You are viewing a plain text version of this content. The canonical link for it is here.

Posted to user@nutch.apache.org by Daniel Fai <em...@gmail.com> on 2008/08/20 20:30:58 UTC

Newbie: How to exclude domains from crawling websites?

Hello,
i successfully got nutch 0.9 running and i am really satisfied with it.
But now i am unable to find the specific information i need (i also googled
and searched this mail archive, but no answer really satisfied me).
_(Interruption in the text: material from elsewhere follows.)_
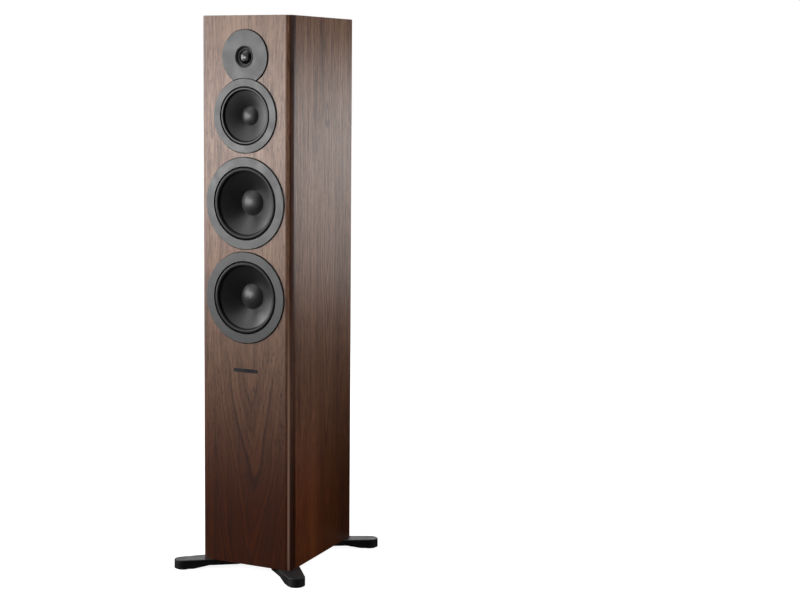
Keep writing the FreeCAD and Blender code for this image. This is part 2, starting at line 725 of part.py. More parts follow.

First i explain what i have done:
I crawled around 400 internet webpages which include the
specific content/topic which i am searching for.
I have a text file "urls" which include all the 400 pages.

http://www.domain1.com
 http://www.domain2.com
http://www.domain3.com
http://www.domain4.com
and so on....

The crawl result is as expected buuuut it also found links to other domains
which i don't want to have in my search results.
For example one domain include a link to www.paypal.com which i don't want
that this domain is a part of my nutch results.

http://www.domain2.com has a link to www.paypal.com . Domain2 should be
indexed but not the link to www.paypal.com.

How and where do i exclude this domain to avoid fetching and indexing?
I have some more domains which i don't like to become indexed.

I know only one possibility to enter each domain to below this row:
# accept hosts in MY.DOMAIN.NAME

But shall i add all 400 domains here?
Is there no part exclude or avoid named domains?

i would be happy getting replies from you experts. Great would be adding an
example for me.

Daniel